There are, however, yet more risks to grain production: 70 per cent of the world’s water use is in the irrigation of arable land. About 1000 tonnes of water is required to produce 1 tonne of grain. Much of this is drawn from underground aquifers – and these are close to depletion in parts of central Asia, the Middle East, north Africa, India, Pakistan and the US. Drill holes in excess of 1 kilometre deep are not uncommon, but to lift 1000 tonnes of water over that distance requires at least 9.8 gigajoules.

Grain is grown in soil, but 65 per cent of all soil on Earth shows signs of degradation such as erosion, desertification or salinisation. Over 300 million hectares of former agricultural land is now too degraded to produce food, and a further 10 million hectares become degraded or damaged every year.

“Peak soil” is long gone.

From issue 2662 of New Scientist magazine, 25 June 2008, page 24.

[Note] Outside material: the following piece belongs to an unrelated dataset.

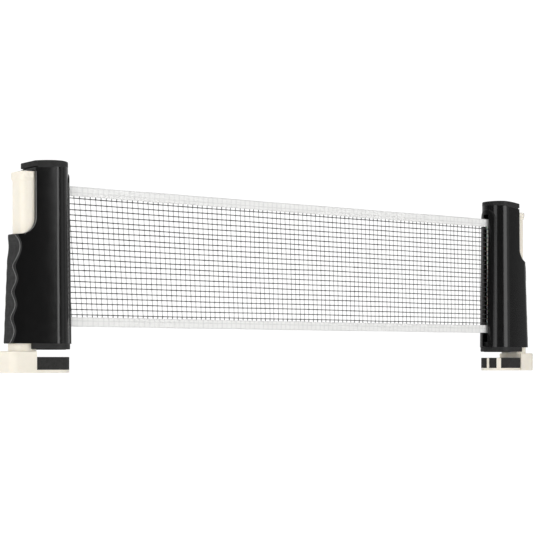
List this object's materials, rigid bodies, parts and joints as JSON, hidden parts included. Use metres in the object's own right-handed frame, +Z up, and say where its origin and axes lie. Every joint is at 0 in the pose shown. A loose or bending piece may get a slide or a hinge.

Biofuels grown on the land are not the solution. When factoring in the total energy that we consume in the agricultural process, biofuels generally fail to be worth the effort; you lose more energy than create and of course the water problem can only partially be fixed by pouring more energy into extracting it from the ocean or the ground. Even the use of the waste from crops for biofuels should be carefully considered before large scale implementation. The issue is about the nutrients that are represented by the waste being taken away from the soil. Traditionally crop waste is left to rot or to be eaten by animals which break down the plants for return to the soil and use by the following crop. As it is, this system is liable to exhaust the soil eventually. The nutrients that are locked up in the food we consume are removed and not returned to the land. Biofuels using crop waste will only exacerbate the problem by removing the nutrients represented in the form of stalks and leaves for use as fuel. 

The only solution is to find a new way to generate fertilizer. The Tidal Irrigation and Electrical System can do this by bringing deep ocean water (DOW) into its lagoon. The water in the deep ocean contains the vast majority of decomposed bodies of all the things that ever lived on the land or in the sea. It is the perfect medium for plant growth, and were it not for the salt we could spray it directly onto our crop lands and expect phenomenal growth. Kelp makes an excellent fertilizer and has been used for many centuries and grows, like all marine plants, extremely quickly in the presence of DOW. (See Algae/Marine Plants

There is a wonderful example of a natural process which moves DOW from the ocean to high up into the mountains where it fertilizes an entire forest ecosystem. Certain ocean currents and winter brings DOW to the surface in the pacific northwest and consequently marine plants bloom and these plants go on to feed the animals. Salmon sit near the top of the food chain in that part of the ocean and as such each one of them represents a large concentration of nutrients like iron and nitrogen. As they move up the rivers into the mountains to spawn they are heavily preyed and scavenged upon. The eagles, bears and vultures move on to their respective wider territories which extend for hundreds of square miles beyond the river. There they spread manure (which is fertilizer) far and wide. Eventually they die and their bodies are scavenged spreading the nutrients even farther across the Rockies. 

The TIE System can create the source material for fertilizer on a vast industrial scale as well as help alleviate some of the fresh water problems we are facing. A product of the OTEC subsystem is thousands of gallons of fresh water. Pipes made cold by DOW condense water out of the atmosphere when exposed to tropical air. The TIE System does all this without aggravating the problems of land-based agriculture.